Osama Rizvi by Osama Rizvi
January 18, 2023
in Market Trends
0
Let’s continue talking about China’s reopening

Crowds on street in Muslim quarter, Xi'an, Shaanxi Province, China

As I mentioned in my previous Monday Macro View, one of the biggest events of 2023 is the reopening of the 2nd largest economy of the world. Global markets are full of analysis and estimates regarding the prospects of this reopening and what will it mean for the world. Will the economic engine roar back to life (a V shaped recovery) or will it spark sporadically and gradually picking up speed? Both the scenarios mean different things for the global economy.

In case China’s economy is able to pull of a V shaped recovery we are looking at another rally in commodity prices. While the increase in demand of commodities might bode well in terms of a global recession but it might also be the reason that ushers it in – like a paradox. As China’s appetite for iron, copper, oil, zinc, soybeans etc will rise, so will the prices. Now we are living in a highly inflationary environment where a rise in prices will only make it worse. As such this will delay Fed’s or other central banks’ plan for a pivot/change in their monetary policy thereby tightening the noose of one of the most prolonged and serious contractionary global monetary policy. This will have consequences that almost everyone is aware of at this point: falling investments, rising cost of debt servicing, stronger dollar, etc.

Goldman Sachs, for instance, say that China’s oil demand can add about $15 per barrel to current oil prices. Similarly, LNG prices can go up adversely effecting a hitherto manageable energy crisis in Europe due to relatively warm temperatures.

The following chart also shows the impact on oil markets:

However, the road will be bumpy. As the country reopens infection rate will go higher subsequently increasing the death toll. Already about 60,000 deaths are being reported in China daily. Infection rate is at 60 percent and traffice is down by 45 percent in Beijing.

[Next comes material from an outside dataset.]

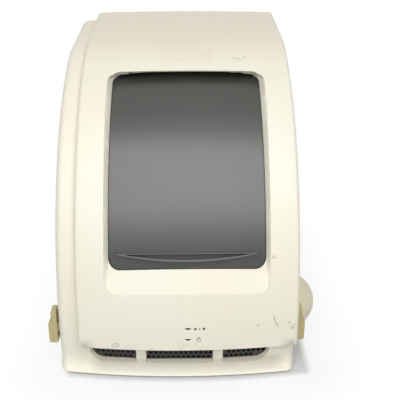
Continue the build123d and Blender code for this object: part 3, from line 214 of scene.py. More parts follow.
class Finish:
    """One material and the nodes that it is made of."""

    def __init__(self, name, colour, roughness=0.5, metallic=0.0, constants=None):
        self.material = bpy.data.materials.new(name)
        self.material.use_nodes = True
        self.tree = self.material.node_tree
        self.shader = self.tree.nodes["Principled BSDF"]
        self.colour = colour
        self.shader.inputs["Base Color"].default_value = (*colour, 1)
        self.shader.inputs["Roughness"].default_value = roughness
        self.shader.inputs["Metallic"].default_value = metallic
        for key, value in (constants or {}).items():
            self.shader.inputs[key].default_value = value
        self.place = self.node("ShaderNodeTexCoord", {}, {}, "Object")

    def node(self, kind, settings, inputs, output=0):
        """Add a node: its settings first, then its inputs as values or links."""
        made = self.tree.nodes.new(kind)
        for key, value in settings.items():
            setattr(made, key, value)
        for key, value in inputs.items():
            if isinstance(value, Field):
                self.tree.links.new(value.socket, made.inputs[key])
            else:
                made.inputs[key].default_value = value
        return Field(self, made.outputs[output])

    def axes(self):
        split = self.node("ShaderNodeSeparateXYZ", {}, {0: self.place})
        outputs = split.socket.node.outputs
        return [Field(self, outputs[i]) for i in range(3)]

    def stretched(self, x, y, z):
        """The place on the object, stretched for a grain that runs one way."""
        return self.node("ShaderNodeMapping", {}, {"Vector": self.place, "Scale": (x, y, z)})

    def noise(self, scale, detail=3.0, place=None):
        inputs = {"Vector": place or self.place, "Scale": scale, "Detail": detail}
        return self.node("ShaderNodeTexNoise", {}, inputs)

    def cells(self, scale):
        inputs = {"Vector": self.place, "Scale": scale}
        return self.node("ShaderNodeTexVoronoi", {"feature": "F1"}, inputs)

    def mix(self, amount, first, second):
        inputs = {0: amount, 6: first, 7: second}
        for key in (6, 7):
            if not isinstance(inputs[key], Field):
                inputs[key] = (*inputs[key], 1)
        return self.node("ShaderNodeMix", {"data_type": "RGBA"}, inputs, 2)

    def feed(self, socket, value):
        self.tree.links.new(value.socket, self.shader.inputs[socket])

    def bump(self, height, strength, distance):
        inputs = {"Height": height, "Strength": strength, "Distance": distance}
        self.feed("Normal", self.node("ShaderNodeBump", {}, inputs))


# Materials
def tinted(colour, *shares):
    """A colour times one share, or times a share for each of red, green and blue."""
    return tuple(c * k for c, k in zip(colour, shares if len(shares) == 3 else shares * 3))


def spot_mask(x, y, z, place, radius, soft):
    """1 inside a soft round spot about `place`."""
    away = ((x - place[0]) * (x - place[0]) + (y - place[1]) * (y - place[1]))
    away = away + (z - place[2]) * (z - place[2])
    return 1 - away.rise(radius * radius, (radius + soft) ** 2)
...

Overall the economy isn’t doing very good – property sales are down.

Adding fuel to fire is the chip war between U.S. and China and there is a chance that we might see a full blown redux of trade war in 2023. China’s aggressive stance regarding Taiwan or U.S. interference there can trigger such a development.

All in all, while the prospects of a recovery has already risen due to the grand opening of China, the same event has the capacity to take the world down the lane of recession faster than expected.